Looking for people to hire you is like fishing. The more people you meet and connect with, the more baited lines you have in the water. The more baited lines in the water, the more likely you are to hear a reel sing. Change fishing holes (see if other industries can use your services). Throw out constant bait. Improve your online portfolio and tell people about it. Go to networking events. Write an article about surfing, fishing and gambling...
Don’t be afraid to throw out multiple lines. Don’t be afraid to try new lures and bait. Don’t be afraid to raise anchor and switch spots. Always be experimenting. Always be exploring. Always look for new ways to get a fish on the line when they simply aren’t biting.
Being a freelancer is being an entrepreneur. You can’t be an entrepreneur without being a gambler. Don’t be scared to jump into some games or take some shots at a few bigger tournaments (RFPs). All you are investing is your time and if you’re slow, you have a lot of it. I won a nice-sized RFP with the Government last year and I never believed the odds were in my favour to even make the final table. Sometimes Lady Luck WILL attach herself to your arm.
Every job you apply for is a tournament (usually a huge one). Every single project where you throw your name in the hat for consideration is a game. Every salary or fee negotiation is a hand in play.
When it comes to gambling (and I truly believe that everything in life is a gamble) two of my favourite sayings ring true…“Fortune favours the bold” and “No guts, no glory”.
If you can afford to, find a start-up company that has the potential for success, doesn’t need a whole lot of your time, and work on points. Not for FREE…for a percentage. Be sure to get it in a written contract. You might even find yourself not needing to work that much longer. According to the grapevine, the graffiti artist who painted Facebook’s office took stock instead of payment and is now worth something like 200 million dollars. I’m invested in several different companies under this arrangement.
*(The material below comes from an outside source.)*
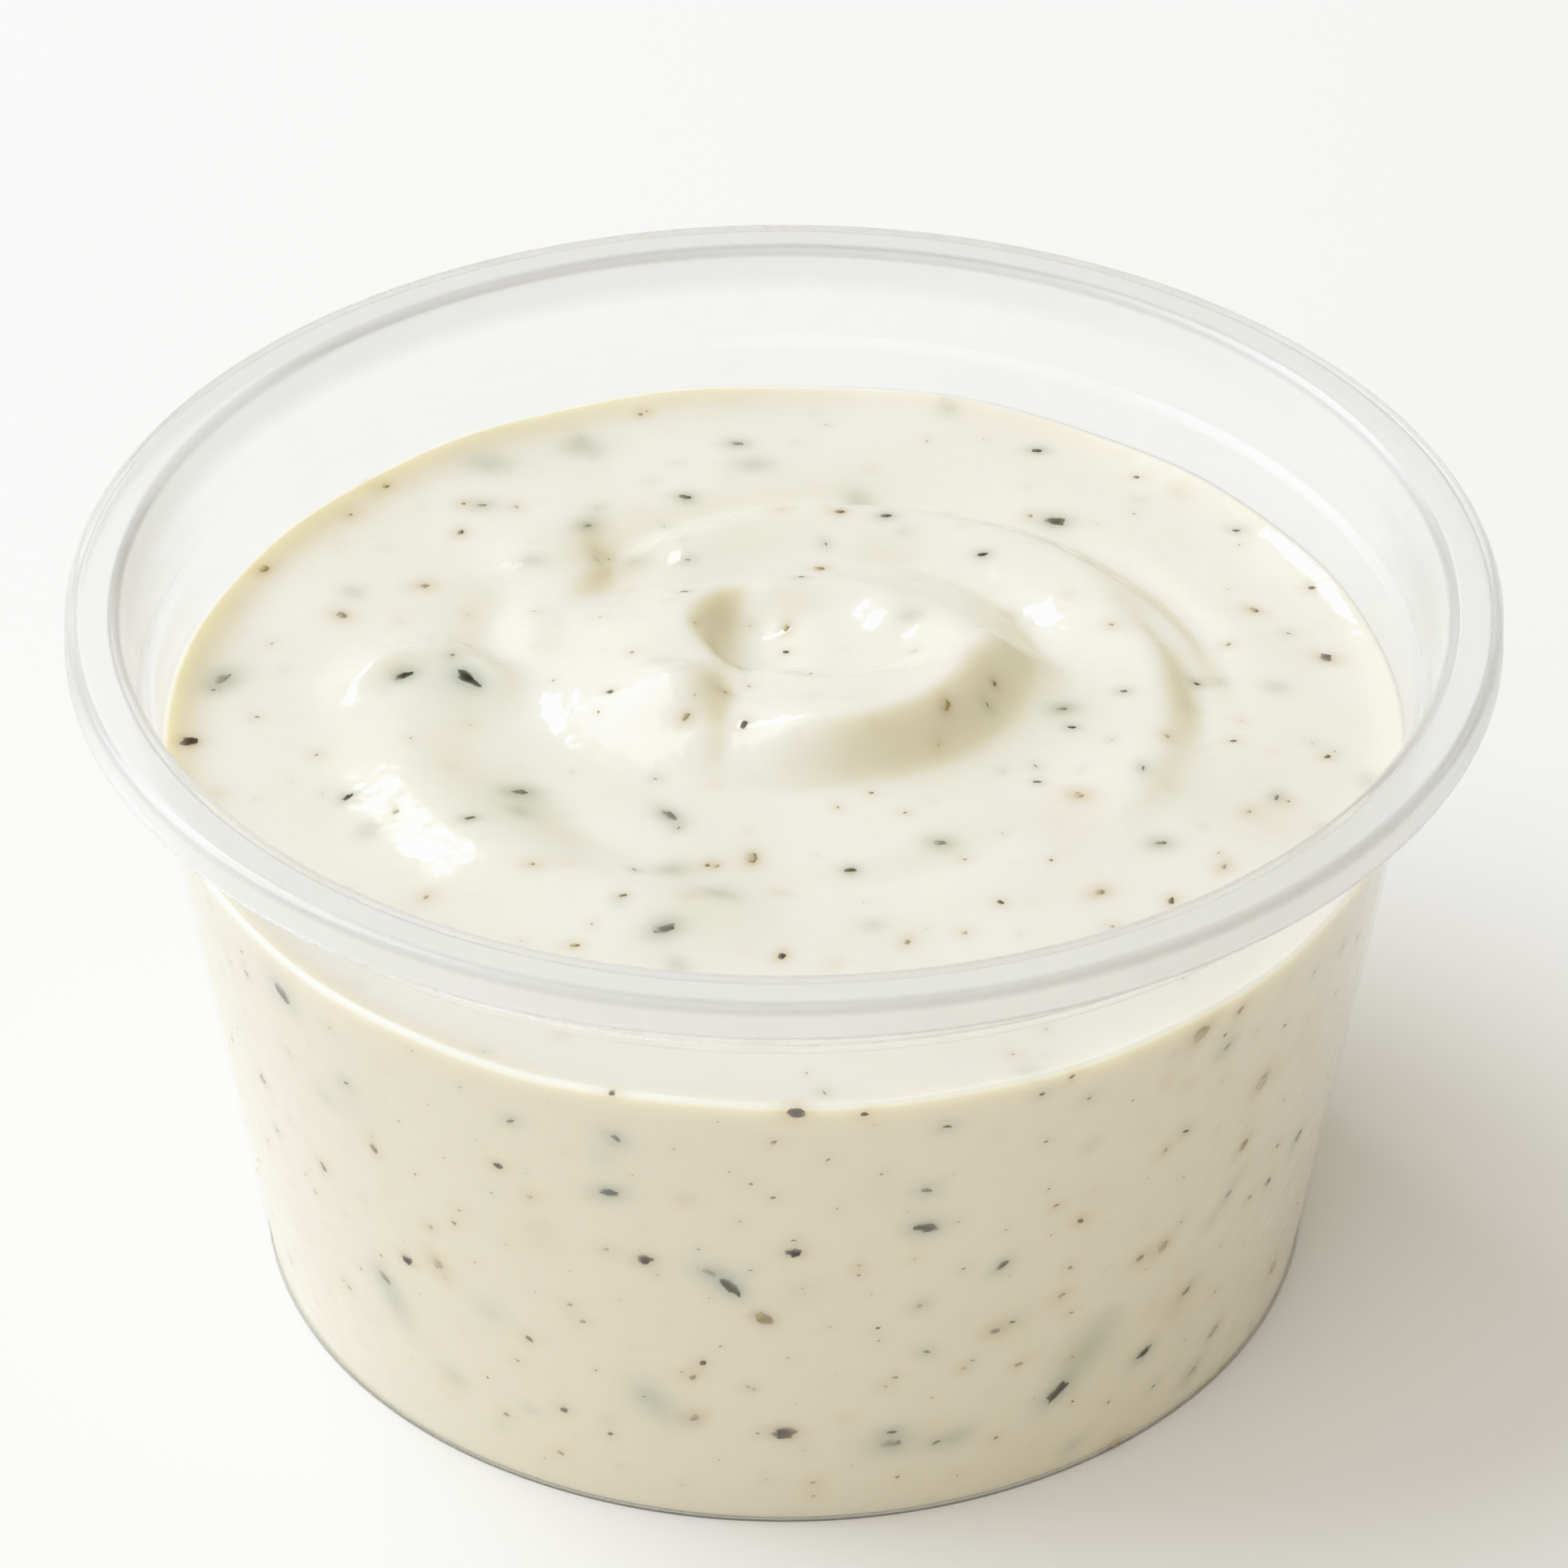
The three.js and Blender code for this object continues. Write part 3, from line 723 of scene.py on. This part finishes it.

Hopefully, at least one will pay off in spades, but the worst that happens is I have a much fatter annual portfolio to shop around, and the work helped keep my brain focused and sharp.
Don’t be afraid to take on some risk. No risk, no reward. Find different ways to play the game. And it IS a game. Small games lead to people telling you about bigger games. Winning in bigger games leads to a much more relaxed mind if you have a cool streak, even for several months.
I’m all of these, both professionally and recreationally, and have found that the key is to not separate the mindsets and applicable rules.
When I’m working 10 hours a week I’m looking to work 20. When I’m doing 20 I’m always looking to do 40. When I’m doing 40 I’m looking to do 80. And I love 80 hour work-weeks. Seriously, I LOVE them.
I live for the long and high waves. The days when the bite is ON. The wins and cashes. I’m happiest when I’m up on the board, when the reels are all singing, and when my chip stacks are growing.
When the wave finally crashes, the action stops, and the tournament is over, I try to get over it quickly knowing that it was to be expected and I should feel a strong sense of accomplishment.
Next wave. Next hole. Next game. Every new day brings it.